"Quick Reading Notes for Introduction to Logic Programming"

logic programming#

Spent more than a day reading the book "Introduction to Logic Programming" (referred to as the book hereafter). I had previously read books on logic-based programming, but at that time, my focus was mainly on learning the Prolog language.

Can logic programming be used as a database?#

Unlike other Prolog books I have read before, this book starts by explaining logic-based programming from a perspective similar to that of a database. Typically, Prolog books use classic family relationships as a starting point to illustrate the charm of logic-based programming, but this book begins with datasets.
The book clearly states the form of logic-based programming, which is:
facts + rules + query
From the form of logic-based programming, we can see its close connection with databases. Let's recall the form of a relational database, using MySQL as an example:

Assuming we have a database
--------------------------
-- iD -- name -- age -----
-- 0  -- tim  -- 32  -----
-- 1  -- ada  -- 23  -----
-- 2  -- tom  -- 23  -----
--------------------------
Now, if we use a MySQL query to retrieve all information about the customer with the name 'tim'
select * from person where name = 'tim';
We would get
--------------------------
-- iD -- name -- age -----
-- 0  -- tim  -- 32  -----
--------------------------

If we express the above process using Prolog, we can construct datasets like this:

% facts

person(0,tim,32).
person(1,ada,23).
person(2,tom,23).

%query

person(X,tim,Y).

% result

X = 0.
Y = 32.

As described above, in Prolog code, we first construct a set of facts, then query the desired variables based on these facts, and finally, we obtain the query result.
However, constructing facts in this way may have some issues. Taking person(0,tim,32) as an example, we cannot determine the meaning of each value, such as id and age. We can construct them in the following way:

% facts

person(id(0),name(tim),age(32)).
person(id(1),name(ada),age(23)).
person(id(2),name(tom),age(23)).

%query

person(X,name(tim),Y).

% result

X = id(0).
Y = age(32).

This way, we can indicate the meaning of each value. Of course, from this example alone, Prolog does not have many advantages compared to MySQL, and it may even add some storage burden.
We can see that when it comes to simple queries like this, Prolog cannot demonstrate its advantages. We still need to use the classic example of family relationships to showcase certain features of Prolog (logic-based programming).

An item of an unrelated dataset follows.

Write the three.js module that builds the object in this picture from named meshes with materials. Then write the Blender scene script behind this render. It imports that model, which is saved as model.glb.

Classic Example of Family Relationships#

Let's imagine a large family tree and design a family relationship:

% Some facts about the family relationship
male(charles).
male(william).
male(peter).
male(henry).
male(andrew).
male(edward).
male(viscount).
male(savanna).

female(elizabeth).
female(anne).
female(zara).
female(beatrice).
female(eugenie).
female(louise).
female(isla).

parent(elizabeth,charles).
parent(elizabeth,anne).
parent(elizabeth,andrew).
parent(elizabeth,edward).

parent(anne,peter).
parent(anne,zara).
parent(charles,william).
parent(charles,henry).
parent(andrew,beatrice).
parent(andrew,eugenie).
parent(edward,louise).
parent(edward,viscount).
parent(peter,savanna).
parent(peter,isla).

% Here, male represents males, female represents females, and parent(X,Y) represents X being the parent (father or mother) of Y.

When we encounter some logical problems, using logic-based programming can greatly reduce our time. For example, when we want to query the grandparent relationship, we only need to write this rule:

grandparent(X,Y) :- parent(X,Z),parent(Z,Y).

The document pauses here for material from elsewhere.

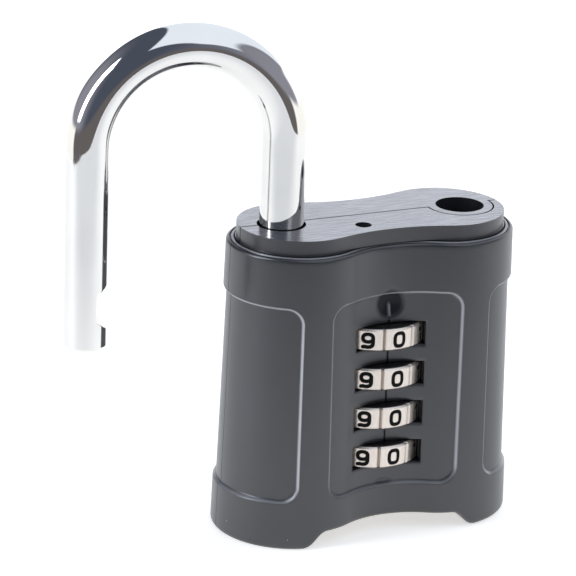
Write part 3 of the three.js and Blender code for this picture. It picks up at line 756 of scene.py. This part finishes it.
def shackle_bar(name, sizes):
    """The bent bar, as circles carried along heel, bend and toe.

    At a distance s along the middle line, a point is C(s) + r(s)(u N(s) + v Y), where N points away from
    the bend's centre, Y is the cross direction and (u, v) goes round the unit circle. The radius drops at the
    heel's neck and at both ends. In the toe, r u is kept above -(r - d(z)), which cuts the notch of depth d.
    """
    bend = sizes.leg_spacing / 2
    heel = sizes.arch_centre - sizes.heel_end
    arc = math.pi * bend
    toe = sizes.arch_centre - sizes.toe_end
    radius, chamfer = sizes.bar_radius, sizes.chamfer
    neck_low = sizes.neck_bottom - sizes.heel_end
    neck_high = sizes.neck_top - sizes.heel_end
    notch_low = sizes.arch_centre - sizes.notch_centre - sizes.notch_mouth / 2 - NOTCH_MARGIN
    notch_high = notch_low + sizes.notch_mouth + 2 * NOTCH_MARGIN
    ends = [(0, 0.02), (0, radius * 0.5), (0, radius - chamfer)]
    ends += [(chamfer * 0.5, radius - chamfer * 0.42), (chamfer, radius)]
    start = ends + [(neck_low - NECK_EDGE, radius), (neck_low, radius - NECK_EDGE)]
    start += [(neck_low, sizes.neck_radius), (neck_high - NECK_TAPER, sizes.neck_radius)]
    start += [(neck_high, radius - 0.4), (neck_high + 0.5, radius)]
    straight = [(s, radius) for s in np.linspace(neck_high + 1.5, heel, 12, endpoint=False)]
    bent = [(s, radius) for s in np.linspace(heel, heel + arc, BEND_ROWS, endpoint=False)]
    after = heel + arc
    toe_rows = [(after + s, radius) for s in np.linspace(0, notch_low, 10, endpoint=False)]
    toe_rows += [(after + s, radius) for s in np.linspace(notch_low, notch_high, NOTCH_ROWS)]
    toe_rows += [(after + toe - s, r) for s, r in ends[::-1]]
    s, r = np.array(start + straight + bent + toe_rows).T
    around = np.linspace(0, TAU, BAR_SIDES, endpoint=False)

    turn = np.clip((s - heel) / bend, 0, math.pi)
    down = np.maximum(s - after, 0)
    centre_x = bend - bend * np.cos(turn)
    centre_z = np.where(s < heel, sizes.heel_end + s, sizes.arch_centre + bend * np.sin(turn) - down)
    normal_x, normal_z = -np.cos(turn), np.sin(turn)

    u = r[:, None] * np.cos(around)
    v = r[:, None] * np.sin(around)
    away = np.abs(centre_z - sizes.notch_centre)
    depth = sizes.notch_depth * np.clip(
        (sizes.notch_mouth / 2 - away) / ((sizes.notch_mouth - sizes.notch_floor) / 2), 0, 1
    )
    depth = np.where(s > after, depth, 0)[:, None]
    u = np.where(depth > 0, np.maximum(u, -(radius - depth)), u)

    x = centre_x[:, None] + normal_x[:, None] * u
    y = v
    z = centre_z[:, None] + normal_z[:, None] * u
    cos, sin = math.cos(sizes.swing), math.sin(sizes.swing)
    points = np.stack([HEEL_X + cos * x - sin * y, sin * x + cos * y, z], axis=-1)
    rows, columns = x.shape
    quads = grid_quads(rows, columns, close_columns=True)
    mesh = write_mesh(name, points, quads)
    index = np.arange(rows * columns).reshape(rows, columns)
    tidy_mesh(mesh, 30, cap_loops=(index[0], index[-1]))
    return mesh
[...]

% This rule explains the logical relationship of grandparent,
% which is essentially the grandparents of parents.

From here, we can feel some advantages of logic-based programming. When we write programs, we are actually writing rules of logical constraints, and the engine of logic-based programming languages (such as Prolog) can search for corresponding solutions based on these rules (essentially searching).

Updates#

After explaining facts and queries, the book proceeds to explain updates, so the book does indeed introduce logic programming from a database perspective.
The book provides an example of update syntax:

p(a,b) & ~q(b) ==> ~p(a,b) & p(b,a)
p(X,Y) & ~q(Y) ==> ~p(X,Y) & p(Y,X)

This way, we update the rules in the database.

Data Structures#

The book then goes on to discuss three types of data structures: lists, sets, and trees. This is not much different from other books that introduce Prolog.

Conclusion#

"Introduction to Logic Programming" is worth reading. By reading this book, you can gain a good understanding of logic programming. It is a good choice to read this book before reading other Prolog-related books.